Elizabeth Warren: 'Get rid of the Electoral College'
Sen. Elizabeth Warren is attempting to distinguish herself in the Democratic race for the presidency by leaning on her core strength: detailed policy proposals to overhaul everything from corporate and banking laws to federal lobbying rules. At CNN-hosted town hall in Jackson, Mississippi, she also voiced support for a much more ambitious reform: Doing away with the Electoral College.
“Every vote matters, and the way we can make that happen is that we can have national voting, and that means get rid of the Electoral College,” Ms. Warren said, drawing one of her longest ovations of the night.

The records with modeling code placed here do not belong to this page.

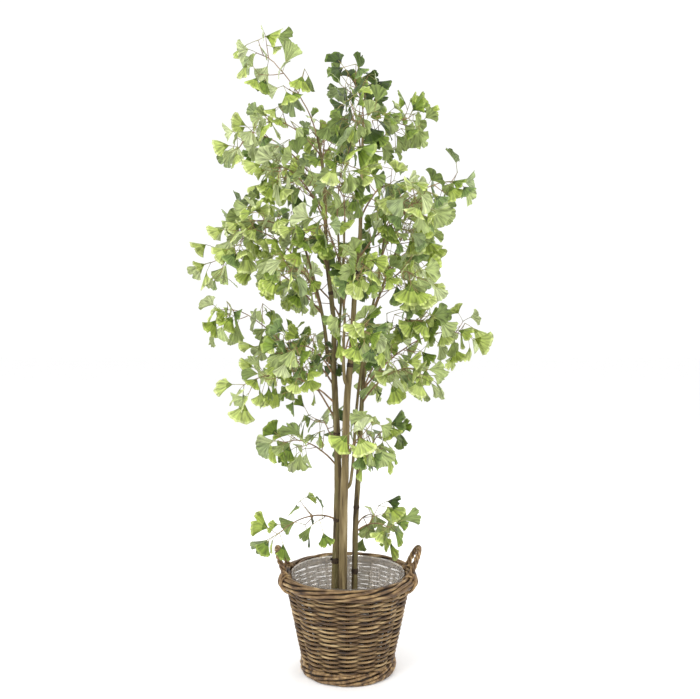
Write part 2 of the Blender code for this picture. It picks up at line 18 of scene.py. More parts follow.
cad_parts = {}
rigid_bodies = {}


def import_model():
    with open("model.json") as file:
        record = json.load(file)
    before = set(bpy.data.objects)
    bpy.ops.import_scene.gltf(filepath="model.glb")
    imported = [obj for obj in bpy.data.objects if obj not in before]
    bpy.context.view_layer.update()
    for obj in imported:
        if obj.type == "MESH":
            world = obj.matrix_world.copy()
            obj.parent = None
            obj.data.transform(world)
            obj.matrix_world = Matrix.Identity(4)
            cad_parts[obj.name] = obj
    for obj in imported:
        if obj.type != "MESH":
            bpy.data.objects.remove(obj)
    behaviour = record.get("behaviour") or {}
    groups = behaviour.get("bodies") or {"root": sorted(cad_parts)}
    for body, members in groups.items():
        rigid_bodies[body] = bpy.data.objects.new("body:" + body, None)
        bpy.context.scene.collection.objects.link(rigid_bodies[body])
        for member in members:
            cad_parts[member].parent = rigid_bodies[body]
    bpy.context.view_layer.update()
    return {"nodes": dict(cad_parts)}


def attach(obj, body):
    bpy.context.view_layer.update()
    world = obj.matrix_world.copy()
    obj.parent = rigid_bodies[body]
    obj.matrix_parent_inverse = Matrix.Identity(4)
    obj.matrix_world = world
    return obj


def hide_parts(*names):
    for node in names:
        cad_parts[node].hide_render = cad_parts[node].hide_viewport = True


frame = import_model()
UP = Vector((0, 0, 1))

# %% [markdown]
# ## The camera
#
# The photograph was taken from 2.3 m away at chest height, with the camera tipped down by about
# one degree. A camera could be aimed with a constraint, but a plain angle is easier to read.

# %% Camera
bpy.ops.object.camera_add(location=(0.006, -2.313, 1.0), rotation=(math.radians(88.8), 0, 0))
camera = bpy.context.object
camera.name = "camera"
camera.data.lens = 40
bpy.context.scene.camera = camera
bpy.context.scene.view_settings.view_transform = "Standard"
print("camera lens", camera.data.lens, "mm")

# %% [markdown]
# ## Helpers that every piece uses
#
# An operator works on whatever is selected, so each step first selects one object alone. Cane,
# twigs and stalks are all round rods along a path. They could be cylinders bent one by one, but a
# curve with a round bevel gives any number of them at once, and is then turned into a mesh.


# %% Selecting, rods and finishing
def only(piece):
    """Select one object alone and make it the active one."""
    bpy.ops.object.select_all(action="DESELECT")
    piece.select_set(True)
    bpy.context.view_layer.objects.active = piece


def smooth_path(points, count):
    """Evenly stepped points of a smooth curve through the given points."""
    knots = [Vector(p) for p in points]
    knots = [knots[0] * 2 - knots[1]] + knots + [knots[-1] * 2 - knots[-2]]
    spans = len(knots) - 3
    made = []
    for k in range(count):
        place = k / (count - 1) * spans
        span = min(int(place), spans - 1)
        t = place - span
        a, b, c, d = knots[span:span + 4]
        made.append(0.5 * (2 * b + (c - a) * t + (2 * a - 5 * b + 4 * c - d) * t * t
                           + (3 * b - a - 3 * c + d) * t ** 3))
    return made


def rods(name, paths, sides, closed=False, finish=None):
    """One mesh of round rods. A path is a list of (point, radius)."""
    bpy.ops.object.select_all(action="DESELECT")
    bpy.ops.curve.primitive_bezier_curve_add()
    made = bpy.context.object
    made.name = name
    curve = made.data
    curve.splines.clear()
    curve.dimensions = "3D"
    curve.bevel_depth = 1.0
    curve.bevel_resolution = sides // 2 - 2
    curve.use_fill_caps = not closed
    for path in paths:
        spline = curve.splines.new("POLY")
        spline.points.add(len(path) - 1)
        spline.points.foreach_set("co", [n for point, _ in path for n in (*point, 1.0)])
        spline.points.foreach_set("radius", [radius for _, radius in path])
        spline.use_cyclic_u = closed
    only(made)
    bpy.ops.object.convert(target="MESH")
    made = bpy.context.object
    made.data.name = name
    if finish:
        made.data.materials.append(finish)
    return made


def modify(piece, kind, **settings):
    """Add a modifier, set it up and apply it."""
    only(piece)
    bpy.ops.object.modifier_add(type=kind)
    modifier = piece.modifiers[-1]
    for key, value in settings.items():
        setattr(modifier, key, value)
    bpy.ops.object.modifier_apply(modifier=modifier.name)


def join(pieces, name):
    """Join objects into one."""
    bpy.ops.object.select_all(action="DESELECT")
    for piece in pieces:
        piece.select_set(True)
    bpy.context.view_layer.objects.active = pieces[0]
    bpy.ops.object.join()
    made = bpy.context.object
    made.name = name
    made.data.name = name
    return made


def mesh_object(name, points, edges, faces):
    """A new object made of points, edges and faces."""
    mesh = bpy.data.meshes.new(name)
    mesh.from_pydata(points, edges, faces)
    made = bpy.data.objects.new(name, mesh)
    bpy.context.scene.collection.objects.link(made)
    return made


def triangles(piece):
    """How many triangles a piece has."""
    return sum(len(face.vertices) - 2 for face in piece.data.polygons)


def finish_piece(piece, replaced, materials, smooth=True):
    """Give a piece its materials, the body it rides on and the nodes it stands for."""
    if materials:
        piece.data.materials.clear()
        for finish in materials:
            piece.data.materials.append(finish)
    only(piece)
    if smooth:
        bpy.ops.object.shade_smooth()
    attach(piece, "root")
    if replaced:
        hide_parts(*replaced)
    print(f"{piece.name}: {triangles(piece)} triangles")


print("helpers ready")

# %% [markdown]
# ## Materials as small node graphs
#
# Every finish here starts from one Principled shader. A noise pattern on Object coordinates runs
# through a colour ramp for the colour and through a Bump node for fine relief. Stretching the
# coordinates makes streaks: along a stem for bark, around the basket for cane. Only the leaves use
# a UV map of their own, because their veins have to follow each leaf. Small helpers add a node,
# feed its inputs and add a ramp, so that each finish reads as a short list.


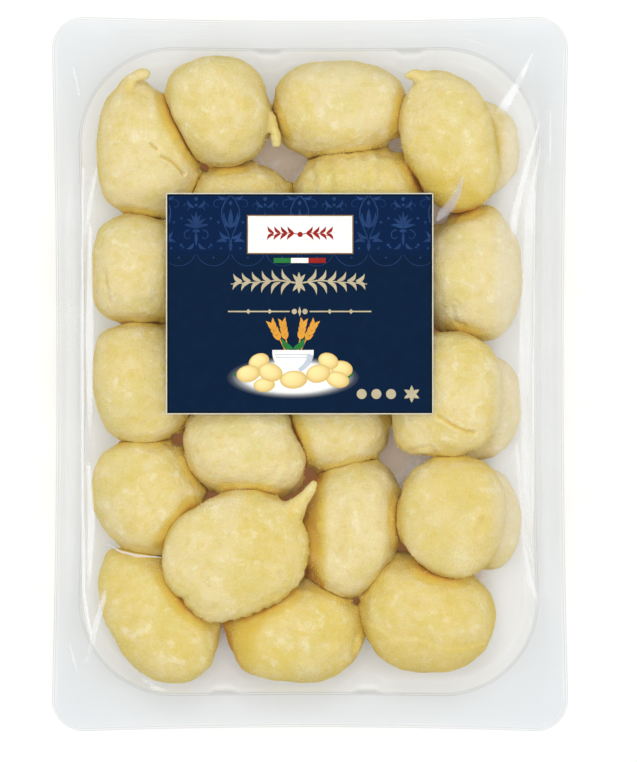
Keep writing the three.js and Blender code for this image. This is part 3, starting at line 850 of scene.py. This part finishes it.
# Creases of the film: path in plan, half width at each point of it, and whiteness.
WRINKLE_RISE = 0.25
WRINKLES = [
    ([(66.9, 96.3), (62, 86.5), (56.6, 77.4)], (0.1, 1.3, 2.0), 1.0),
    ([(69, 75.9), (65.4, 64), (61.4, 47.7), (60.9, 38)], (0.1, 1.0, 1.4, 0.8), 0.8),
    ([(69, 67.5), (66.8, 57), (66, 47.7), (65.6, 38)], (0.1, 1.0, 2.1, 2.0), 0.8),
    ([(66, 47.7), (65.2, 30), (64.6, 14), (64.4, -4), (63.6, -14)], (2.1, 2.0, 2.4, 2.5, 1.6), 0.55),
    ([(67.4, 55), (67.2, 20), (66.9, -12), (66.8, -62)], (0.15, 0.35, 0.4, 0.25), 1.0),
    ([(64.6, 24), (63.8, 4), (65, -34), (66.6, -58)], (0.6, 1.7, 1.3, 0.3), 0.5),
    ([(62, -22), (64, -46), (68, -60)], (0.8, 0.5, 0.2), 0.5),
    ([(63, -44), (66, -62), (69, -70)], (0.2, 1.1, 0.3), 0.45),
    ([(72, 80.7), (72.1, 70), (72, 61.2)], (0.1, 0.3, 0.15), 0.6),
    ([(-64, 62), (-66, 52), (-67.5, 40)], (0.3, 0.9, 0.3), 0.5),
    ([(-66, 44), (-66.2, 10), (-66, -22)], (0.6, 1.5, 0.6), 0.7),
    ([(-66.5, -28), (-65.6, -44), (-66.5, -68)], (0.8, 1.3, 0.4), 0.65),
    ([(-71, 92), (-69, 83)], (0.2, 0.3), 0.7),
    ([(-61.5, -66), (-64.3, -76), (-66.2, -83), (-67.2, -88)], (0.9, 1.1, 0.9, 0.4), 0.45),
    ([(-68.1, 62), (-68.3, 20), (-68.2, -40), (-67.8, -66), (-66.2, -76), (-63.4, -84)],
     (0.35, 0.45, 0.5, 0.55, 0.5, 0.3), 1.0),
    ([(61.5, 76), (60.8, 60), (60, 46)], (3, 3.6, 3), 0.2),
    ([(-50, -92), (-46, -94.5), (-42, -95)], (0.2, 0.8, 0.2), 0.35),
    ([(-71.8, -82), (-70.8, -86), (-69.2, -90)], (0.2, 0.3, 0.15), 0.5),
    ([(63.5, 80), (62.6, 40), (62.6, 0), (62, -40), (61, -70)], (6, 9, 9, 9, 7), 0.18),
    ([(65.6, 58), (65.8, 30), (65.8, 0), (65.4, -40), (65, -60)], (1.5, 2.6, 2.8, 2.6, 1.6), 0.34),
]

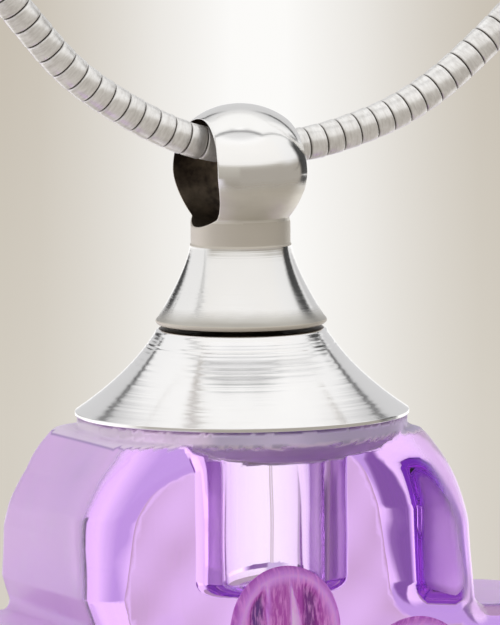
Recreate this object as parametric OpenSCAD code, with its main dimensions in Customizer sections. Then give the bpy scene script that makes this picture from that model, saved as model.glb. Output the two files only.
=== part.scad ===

The discrepancy between popular vote and Electoral College results has become a hot topic, after elections in both 2000 and 2016 awarded the presidency to the candidate with fewer nationwide votes, and reformers have long argued that it has outlived its original purpose. It is a result of a tape-and-twine constitutional system aimed as much at protecting the privileges of smaller states over the will of the broader electorate (see: Senate) and of 18th-century communications limitations. The ability now exists to count, accurately and in short order, the tally of votes nationwide; the reasons for not doing so remain political, not technological.
But it would require an amendment to the Constitution, a tricky thing to attempt in an age where attempts to reform the Constitution are as likely to produce a conservative demand that nuclear short-range missiles be classified as home defense weapons as they are to produce voter protections aimed at undoing the now far unbalanced privileges of the least populated states. In the meantime, twelve states and the District of Columbia have signed an interstate compact to pledge their electoral votes to the winner of the nationwide popular vote—an attempt to ensure the Electoral College vote mirrors the will of American voters by joint pledge, even if there is no constitutional requirement that it do so.